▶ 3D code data
::::::::::

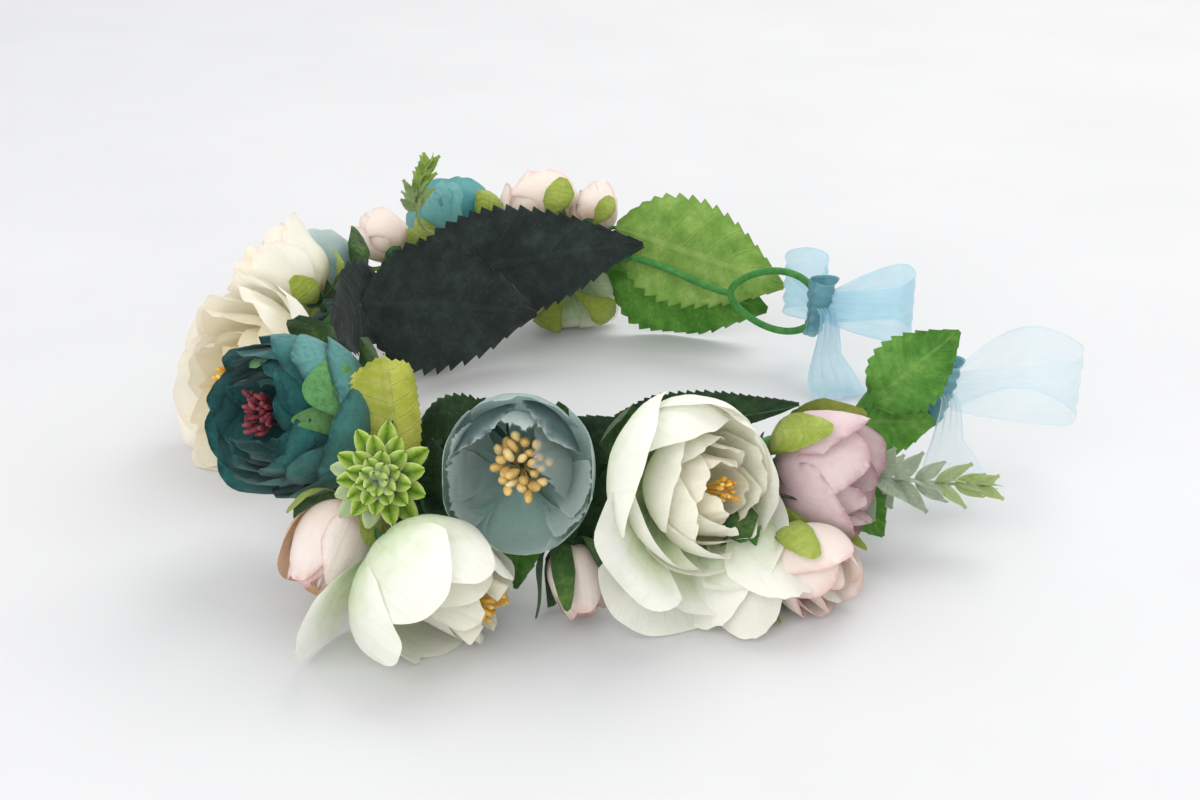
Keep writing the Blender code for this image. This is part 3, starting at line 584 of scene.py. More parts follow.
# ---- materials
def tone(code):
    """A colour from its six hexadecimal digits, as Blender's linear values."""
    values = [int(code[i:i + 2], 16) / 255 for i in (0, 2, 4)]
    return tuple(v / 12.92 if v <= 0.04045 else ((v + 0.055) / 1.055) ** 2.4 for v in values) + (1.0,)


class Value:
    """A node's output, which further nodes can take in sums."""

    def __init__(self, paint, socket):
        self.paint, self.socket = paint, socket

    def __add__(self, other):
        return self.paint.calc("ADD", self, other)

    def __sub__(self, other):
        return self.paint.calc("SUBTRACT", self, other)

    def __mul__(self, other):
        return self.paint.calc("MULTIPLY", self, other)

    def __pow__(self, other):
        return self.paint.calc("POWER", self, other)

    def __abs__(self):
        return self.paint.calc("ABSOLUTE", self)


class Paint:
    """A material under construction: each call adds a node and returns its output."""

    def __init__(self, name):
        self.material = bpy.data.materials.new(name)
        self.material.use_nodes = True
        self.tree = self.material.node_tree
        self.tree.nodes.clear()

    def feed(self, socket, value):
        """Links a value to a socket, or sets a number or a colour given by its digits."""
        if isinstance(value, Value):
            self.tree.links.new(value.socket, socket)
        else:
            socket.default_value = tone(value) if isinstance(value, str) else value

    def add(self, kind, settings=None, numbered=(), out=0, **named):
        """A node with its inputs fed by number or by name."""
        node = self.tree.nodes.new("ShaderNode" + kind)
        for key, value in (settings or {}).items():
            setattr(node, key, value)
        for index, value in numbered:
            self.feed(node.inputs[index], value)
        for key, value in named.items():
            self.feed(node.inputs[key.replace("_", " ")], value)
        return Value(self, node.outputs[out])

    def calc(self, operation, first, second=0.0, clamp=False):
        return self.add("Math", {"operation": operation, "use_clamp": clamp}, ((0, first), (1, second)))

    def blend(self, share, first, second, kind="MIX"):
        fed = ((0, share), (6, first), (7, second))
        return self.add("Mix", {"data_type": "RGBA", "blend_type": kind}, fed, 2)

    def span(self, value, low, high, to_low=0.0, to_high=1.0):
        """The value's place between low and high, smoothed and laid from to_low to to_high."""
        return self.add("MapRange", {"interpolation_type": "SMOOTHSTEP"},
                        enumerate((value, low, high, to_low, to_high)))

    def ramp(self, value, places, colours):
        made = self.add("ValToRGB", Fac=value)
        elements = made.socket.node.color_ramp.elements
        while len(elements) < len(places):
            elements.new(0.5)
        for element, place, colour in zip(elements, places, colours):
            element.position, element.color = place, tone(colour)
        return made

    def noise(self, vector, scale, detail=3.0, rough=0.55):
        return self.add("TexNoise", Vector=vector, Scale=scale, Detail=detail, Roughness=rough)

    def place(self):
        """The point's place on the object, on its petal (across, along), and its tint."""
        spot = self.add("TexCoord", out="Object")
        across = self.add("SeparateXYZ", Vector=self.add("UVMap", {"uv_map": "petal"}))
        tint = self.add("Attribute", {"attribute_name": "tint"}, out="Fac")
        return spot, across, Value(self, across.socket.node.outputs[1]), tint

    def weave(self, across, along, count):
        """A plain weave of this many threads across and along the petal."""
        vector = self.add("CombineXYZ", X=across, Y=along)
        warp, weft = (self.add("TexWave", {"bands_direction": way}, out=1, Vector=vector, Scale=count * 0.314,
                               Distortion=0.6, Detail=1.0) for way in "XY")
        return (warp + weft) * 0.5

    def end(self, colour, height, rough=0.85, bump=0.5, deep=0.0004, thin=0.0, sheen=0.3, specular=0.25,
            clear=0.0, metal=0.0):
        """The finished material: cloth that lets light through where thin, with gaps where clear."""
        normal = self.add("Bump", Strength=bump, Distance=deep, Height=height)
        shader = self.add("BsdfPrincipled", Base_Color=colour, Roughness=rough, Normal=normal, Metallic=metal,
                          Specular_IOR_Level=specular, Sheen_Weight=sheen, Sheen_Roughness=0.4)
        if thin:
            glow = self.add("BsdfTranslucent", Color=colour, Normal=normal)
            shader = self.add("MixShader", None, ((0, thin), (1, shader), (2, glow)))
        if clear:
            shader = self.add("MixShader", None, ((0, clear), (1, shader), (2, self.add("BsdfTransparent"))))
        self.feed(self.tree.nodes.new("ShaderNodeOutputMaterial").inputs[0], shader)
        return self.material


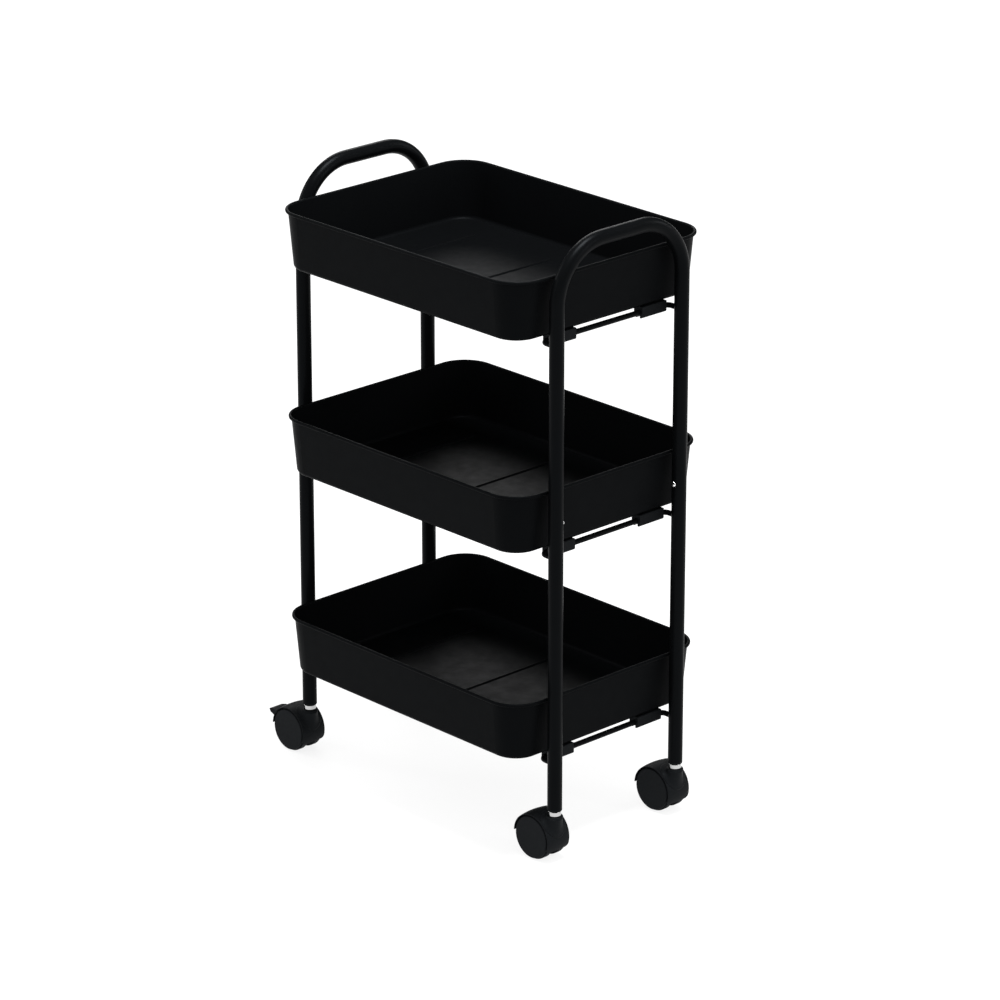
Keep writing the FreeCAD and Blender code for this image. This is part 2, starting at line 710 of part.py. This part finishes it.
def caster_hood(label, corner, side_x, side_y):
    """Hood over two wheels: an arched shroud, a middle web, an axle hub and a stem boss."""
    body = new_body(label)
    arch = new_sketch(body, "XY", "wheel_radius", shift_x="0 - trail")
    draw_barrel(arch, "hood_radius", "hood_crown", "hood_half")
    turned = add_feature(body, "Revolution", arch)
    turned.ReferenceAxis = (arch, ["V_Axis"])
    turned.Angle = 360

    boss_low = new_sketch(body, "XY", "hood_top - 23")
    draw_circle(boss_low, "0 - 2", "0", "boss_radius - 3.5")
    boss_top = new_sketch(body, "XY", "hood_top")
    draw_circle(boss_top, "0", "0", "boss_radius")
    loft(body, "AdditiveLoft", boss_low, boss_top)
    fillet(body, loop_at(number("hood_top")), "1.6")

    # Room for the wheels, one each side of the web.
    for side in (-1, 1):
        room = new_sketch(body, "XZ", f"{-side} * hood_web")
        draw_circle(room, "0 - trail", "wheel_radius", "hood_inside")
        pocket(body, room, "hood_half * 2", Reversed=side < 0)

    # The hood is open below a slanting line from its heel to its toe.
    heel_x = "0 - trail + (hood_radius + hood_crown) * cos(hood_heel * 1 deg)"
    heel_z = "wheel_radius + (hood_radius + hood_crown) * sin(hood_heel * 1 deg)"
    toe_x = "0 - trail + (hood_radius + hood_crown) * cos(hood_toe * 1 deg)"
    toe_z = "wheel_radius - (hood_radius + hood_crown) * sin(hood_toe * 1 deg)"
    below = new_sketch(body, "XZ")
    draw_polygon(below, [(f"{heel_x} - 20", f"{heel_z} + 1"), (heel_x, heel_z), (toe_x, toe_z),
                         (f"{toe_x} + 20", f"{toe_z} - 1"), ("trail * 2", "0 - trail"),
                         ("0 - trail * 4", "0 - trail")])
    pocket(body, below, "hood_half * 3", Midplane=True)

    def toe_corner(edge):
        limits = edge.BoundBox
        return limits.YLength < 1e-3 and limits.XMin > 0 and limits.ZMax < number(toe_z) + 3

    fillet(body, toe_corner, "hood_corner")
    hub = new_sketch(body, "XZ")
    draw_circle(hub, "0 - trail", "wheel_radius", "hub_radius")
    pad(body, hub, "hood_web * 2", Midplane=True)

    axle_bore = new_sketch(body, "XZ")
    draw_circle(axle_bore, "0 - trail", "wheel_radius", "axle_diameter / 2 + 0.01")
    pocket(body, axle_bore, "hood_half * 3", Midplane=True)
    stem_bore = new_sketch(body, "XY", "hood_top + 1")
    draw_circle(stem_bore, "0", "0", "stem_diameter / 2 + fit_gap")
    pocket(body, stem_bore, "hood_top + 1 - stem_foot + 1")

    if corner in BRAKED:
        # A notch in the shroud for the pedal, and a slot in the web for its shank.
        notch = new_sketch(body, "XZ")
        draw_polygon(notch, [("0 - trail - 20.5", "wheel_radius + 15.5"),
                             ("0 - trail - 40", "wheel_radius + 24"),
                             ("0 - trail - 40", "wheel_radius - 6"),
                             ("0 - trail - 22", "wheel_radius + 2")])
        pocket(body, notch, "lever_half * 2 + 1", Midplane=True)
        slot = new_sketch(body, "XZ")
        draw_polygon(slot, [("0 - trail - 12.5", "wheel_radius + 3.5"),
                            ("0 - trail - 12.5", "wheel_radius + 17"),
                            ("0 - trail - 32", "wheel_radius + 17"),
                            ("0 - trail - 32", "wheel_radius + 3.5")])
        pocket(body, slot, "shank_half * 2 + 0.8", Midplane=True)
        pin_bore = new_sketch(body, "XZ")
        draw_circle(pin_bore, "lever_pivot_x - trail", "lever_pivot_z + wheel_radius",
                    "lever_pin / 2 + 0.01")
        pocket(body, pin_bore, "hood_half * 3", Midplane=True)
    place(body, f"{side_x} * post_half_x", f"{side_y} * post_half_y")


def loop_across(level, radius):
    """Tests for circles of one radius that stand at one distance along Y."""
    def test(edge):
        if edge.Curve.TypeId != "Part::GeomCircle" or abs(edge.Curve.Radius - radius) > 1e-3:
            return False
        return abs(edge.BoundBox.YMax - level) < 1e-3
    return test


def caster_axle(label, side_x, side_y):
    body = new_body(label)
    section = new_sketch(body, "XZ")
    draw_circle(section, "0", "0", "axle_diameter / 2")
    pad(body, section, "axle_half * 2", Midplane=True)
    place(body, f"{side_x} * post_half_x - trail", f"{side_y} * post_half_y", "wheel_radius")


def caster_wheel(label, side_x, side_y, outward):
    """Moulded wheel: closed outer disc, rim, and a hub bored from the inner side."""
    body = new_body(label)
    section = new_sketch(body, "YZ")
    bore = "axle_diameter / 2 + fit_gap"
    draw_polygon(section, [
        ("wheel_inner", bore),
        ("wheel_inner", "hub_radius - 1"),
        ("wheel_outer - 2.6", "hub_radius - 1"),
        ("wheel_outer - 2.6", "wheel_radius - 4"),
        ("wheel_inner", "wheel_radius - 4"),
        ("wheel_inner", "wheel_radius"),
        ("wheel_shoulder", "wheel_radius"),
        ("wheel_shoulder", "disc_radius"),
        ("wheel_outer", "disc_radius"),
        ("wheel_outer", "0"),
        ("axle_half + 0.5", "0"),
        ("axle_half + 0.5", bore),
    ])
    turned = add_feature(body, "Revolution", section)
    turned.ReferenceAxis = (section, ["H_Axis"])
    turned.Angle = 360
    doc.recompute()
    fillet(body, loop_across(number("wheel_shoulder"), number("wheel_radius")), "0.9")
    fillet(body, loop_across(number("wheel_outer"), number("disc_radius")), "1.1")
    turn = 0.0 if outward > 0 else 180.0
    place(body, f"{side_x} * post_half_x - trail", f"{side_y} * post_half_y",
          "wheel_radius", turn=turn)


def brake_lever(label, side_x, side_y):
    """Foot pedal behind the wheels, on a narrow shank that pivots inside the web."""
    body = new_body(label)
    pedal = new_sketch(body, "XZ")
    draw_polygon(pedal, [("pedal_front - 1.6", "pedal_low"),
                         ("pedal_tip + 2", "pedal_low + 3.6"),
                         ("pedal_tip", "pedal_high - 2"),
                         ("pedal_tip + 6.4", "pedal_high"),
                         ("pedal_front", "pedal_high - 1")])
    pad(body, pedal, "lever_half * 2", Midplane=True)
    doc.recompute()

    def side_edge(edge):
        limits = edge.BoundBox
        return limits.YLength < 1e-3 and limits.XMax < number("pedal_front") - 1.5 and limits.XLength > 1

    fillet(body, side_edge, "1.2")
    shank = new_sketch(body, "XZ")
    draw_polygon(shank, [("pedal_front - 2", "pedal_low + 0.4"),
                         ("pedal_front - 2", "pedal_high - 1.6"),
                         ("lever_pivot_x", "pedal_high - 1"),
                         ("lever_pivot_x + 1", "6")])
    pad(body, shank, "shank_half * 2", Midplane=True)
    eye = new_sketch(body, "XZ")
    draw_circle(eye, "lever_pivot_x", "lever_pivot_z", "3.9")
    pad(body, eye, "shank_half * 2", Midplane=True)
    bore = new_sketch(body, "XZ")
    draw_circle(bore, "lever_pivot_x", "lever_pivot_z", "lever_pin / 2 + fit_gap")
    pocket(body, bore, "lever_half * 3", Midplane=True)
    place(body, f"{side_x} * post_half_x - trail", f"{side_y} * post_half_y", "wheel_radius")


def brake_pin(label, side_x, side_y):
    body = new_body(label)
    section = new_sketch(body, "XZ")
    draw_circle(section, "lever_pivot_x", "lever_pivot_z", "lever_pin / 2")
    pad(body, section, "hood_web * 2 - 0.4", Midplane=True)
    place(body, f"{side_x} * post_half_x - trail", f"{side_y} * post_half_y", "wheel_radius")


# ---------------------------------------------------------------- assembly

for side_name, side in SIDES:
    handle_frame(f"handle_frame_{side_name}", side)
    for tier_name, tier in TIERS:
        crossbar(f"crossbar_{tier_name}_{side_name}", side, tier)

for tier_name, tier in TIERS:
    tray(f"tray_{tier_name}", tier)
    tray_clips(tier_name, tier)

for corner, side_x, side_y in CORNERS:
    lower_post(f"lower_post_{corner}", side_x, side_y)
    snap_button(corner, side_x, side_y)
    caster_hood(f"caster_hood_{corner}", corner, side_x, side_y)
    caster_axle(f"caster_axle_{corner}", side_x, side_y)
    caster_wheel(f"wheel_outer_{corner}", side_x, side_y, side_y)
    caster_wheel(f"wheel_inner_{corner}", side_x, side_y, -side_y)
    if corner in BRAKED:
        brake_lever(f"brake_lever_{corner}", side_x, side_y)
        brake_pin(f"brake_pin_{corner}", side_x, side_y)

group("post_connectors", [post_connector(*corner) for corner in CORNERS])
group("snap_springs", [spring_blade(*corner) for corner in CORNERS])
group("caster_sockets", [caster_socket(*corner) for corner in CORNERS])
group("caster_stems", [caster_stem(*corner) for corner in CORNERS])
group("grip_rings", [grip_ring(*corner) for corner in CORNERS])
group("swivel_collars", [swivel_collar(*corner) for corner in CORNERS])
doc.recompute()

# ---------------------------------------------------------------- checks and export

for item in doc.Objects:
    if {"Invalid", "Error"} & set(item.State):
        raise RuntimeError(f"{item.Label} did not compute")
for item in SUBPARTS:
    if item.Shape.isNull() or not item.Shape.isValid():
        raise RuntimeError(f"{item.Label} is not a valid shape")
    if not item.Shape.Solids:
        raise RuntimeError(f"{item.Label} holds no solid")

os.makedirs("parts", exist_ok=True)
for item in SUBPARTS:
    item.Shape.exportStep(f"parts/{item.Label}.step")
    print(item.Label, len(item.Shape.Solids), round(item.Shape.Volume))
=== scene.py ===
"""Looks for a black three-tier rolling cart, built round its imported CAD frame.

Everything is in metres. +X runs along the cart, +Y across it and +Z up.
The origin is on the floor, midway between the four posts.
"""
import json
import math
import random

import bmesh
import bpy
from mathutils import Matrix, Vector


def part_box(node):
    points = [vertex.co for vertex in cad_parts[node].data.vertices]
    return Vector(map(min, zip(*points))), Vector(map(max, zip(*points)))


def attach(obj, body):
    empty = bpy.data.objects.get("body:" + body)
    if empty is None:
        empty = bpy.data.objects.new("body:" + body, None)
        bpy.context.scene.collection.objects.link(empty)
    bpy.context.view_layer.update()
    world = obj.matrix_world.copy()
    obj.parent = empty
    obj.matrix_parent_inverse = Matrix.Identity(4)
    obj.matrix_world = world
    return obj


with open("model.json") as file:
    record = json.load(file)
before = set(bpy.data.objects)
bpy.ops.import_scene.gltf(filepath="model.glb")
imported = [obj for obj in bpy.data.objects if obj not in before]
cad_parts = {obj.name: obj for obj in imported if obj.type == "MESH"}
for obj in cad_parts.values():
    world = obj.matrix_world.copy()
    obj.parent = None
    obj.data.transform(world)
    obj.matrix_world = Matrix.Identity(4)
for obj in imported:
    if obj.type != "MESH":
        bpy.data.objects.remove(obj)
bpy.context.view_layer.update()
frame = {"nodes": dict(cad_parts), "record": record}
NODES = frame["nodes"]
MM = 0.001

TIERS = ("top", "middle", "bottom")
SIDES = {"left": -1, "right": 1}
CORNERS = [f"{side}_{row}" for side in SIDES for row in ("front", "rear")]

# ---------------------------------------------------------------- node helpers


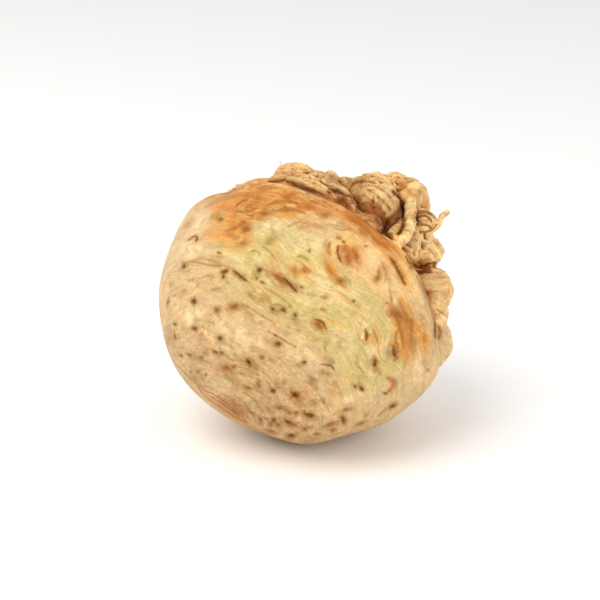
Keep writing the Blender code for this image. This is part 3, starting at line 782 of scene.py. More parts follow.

::::::::::

▶ Written instruction
Nothing outside the span should appear: copy exactly from the line with "checks and export" through the line with "from mathutils import Matrix, Vector".

▶ The output
# ---------------------------------------------------------------- checks and export

for item in doc.Objects:
    if {"Invalid", "Error"} & set(item.State):
        raise RuntimeError(f"{item.Label} did not compute")
for item in SUBPARTS:
    if item.Shape.isNull() or not item.Shape.isValid():
        raise RuntimeError(f"{item.Label} is not a valid shape")
    if not item.Shape.Solids:
        raise RuntimeError(f"{item.Label} holds no solid")

os.makedirs("parts", exist_ok=True)
for item in SUBPARTS:
    item.Shape.exportStep(f"parts/{item.Label}.step")
    print(item.Label, len(item.Shape.Solids), round(item.Shape.Volume))
=== scene.py ===
"""Looks for a black three-tier rolling cart, built round its imported CAD frame.

Everything is in metres. +X runs along the cart, +Y across it and +Z up.
The origin is on the floor, midway between the four posts.
"""
import json
import math
import random

import bmesh
import bpy
from mathutils import Matrix, Vector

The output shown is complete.